Erica Weitzman’s book Irony’s Antics is subtitled Walser, Kafka, Roth and the German Comic Tradition. A few comments on this title are in order. As mentions of the Swiss writer Robert Walser and the Austrians Franz Kafka and Joseph Roth indicate, the phrase “German comic tradition” here does not limit this study to the literary and philosophical heritage of Germany. Attention to these writers, as well as to theories of Austrians Hofmannsthal and Freud, reflects a broad scholarly scope in which “German” signifies language more than nation. Considerable discussion is provided on pertinent theories of the German luminaries Schiller, Schlegel, Schopenhauer, Hegel, and Kant. (Some use is also made of non-German theorists such as Bergson, Foucault, Lacan, and Hobbes.) Also worth mentioning is that the chapters on the three writers named do not discuss their entire oeuvre but concentrate primarily on Walser’s first book, Fritz Kochers Aufsätze (and to a lesser extent his later cycle Aus dem Bleistift gebiet), Kafka’s novel Der Verschollene (Amerika), and Roth’s journalistic writings (rather than his fiction). To be sure, these analyses are informed by the author’s considerable knowledge of the writings of the three authors and their interpretations. The book aims at defining and providing examples of “irony” and “the comic.” However, rather than providing simple definitions of the terms and applying them to the texts analyzed, an intricate history of their varied definitions is unrolled, emphasizing the contrasting [End Page 136] traditions of Romantic irony and twentieth-century developments but also taking a range of philosophical theories into account.

Weitzman begins her analysis of Walser’s humor and comedy by questioning the common “pathological” and “happy-go-lucky” interpretations of his texts as well as the view of him as “the simple inheritor of the romantic ironic tradition” (59). She states that “another name for a romantic irony that has outlived the romanticism that created it may well be the comic” (60). Walser’s first novel undermines common notions of both education and language through a collection of fictional school essays by Fritz Kocher, “a mediocre but dutiful pupil” who dies right after leaving school. His death robs the book of “any notion of cause and effect, continuation, or aftermath, indeed of temporality whatsoever, that would [. . .] grant Fritz’s education meaning” (61). According to Weitzman, “[T]he figure Fritz Kocher does not constitute a critique of Bildung so much as its ad absurdum inflation: the pure pupil with neither past nor future, eternally sitting at his desk [. . .] he is all Bildung, Bildung for its own sake” (62).
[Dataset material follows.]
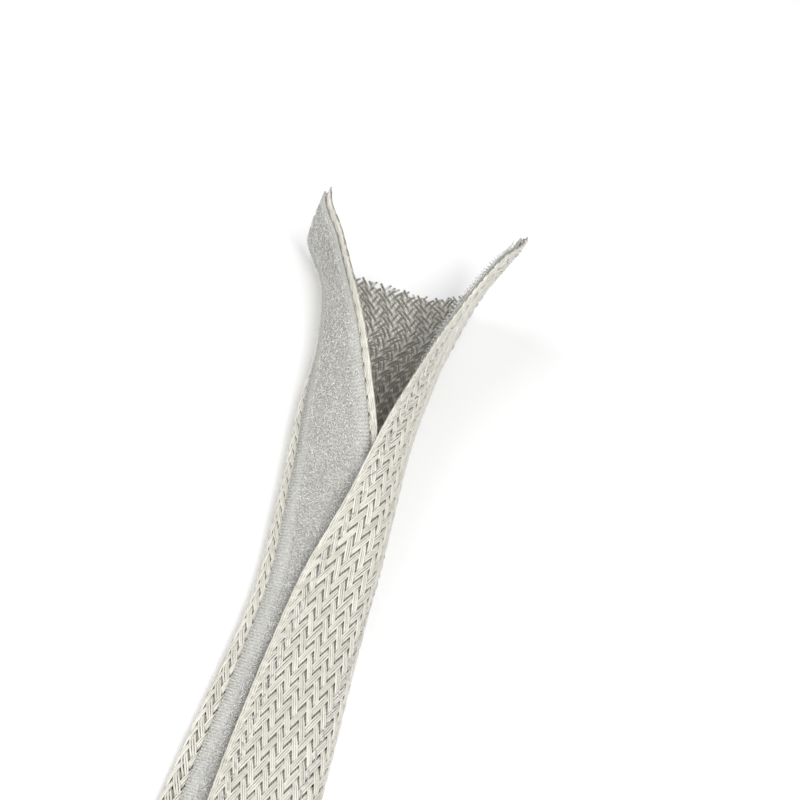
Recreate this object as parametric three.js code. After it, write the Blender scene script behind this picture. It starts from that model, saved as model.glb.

The language of the pupil’s essays adds to the comedy: “Fritz’s language is characterized by an awkward mix of naive observation, forced metaphors, non sequiturs, and badly managed quotations from society’s storehouse of clichés.” Walser’s strategy in this regard “is to bring language and its forming within the sphere of the comic. First forced to reveal its artificiality, arbitrariness, and plasticity [. . .] it is then compelled nonetheless to go through the farce of trying to mean something” (62).

Weitzman’s chapter on Kafka and the comic builds on substantial previous commentary, pioneered by Max Brod and Walter Benjamin. She observes that Kafka’s humor is rooted in his lack of mimetic or didactic goals, his focus not only on theatricality and presentation but the backstage processes. His representation of mechanical process and comical calamity explain why he is often likened to comedians like Charlie Chaplin. Kafka’s slapstick elicits laughter by people turning into pseudo-objects and objects taking on a life of their own, as well as the choreography of accident and paradoxical gracefulness of clumsiness. Kafka’s own work in a government insurance office lends irony to his literature, showing paradox and humor in institutional protocol, probability calculations, and challenges of determining borders between accident and intention, automatism and will. Kafka also highlights human costs of modern technology and American models of assembly-line efficiency...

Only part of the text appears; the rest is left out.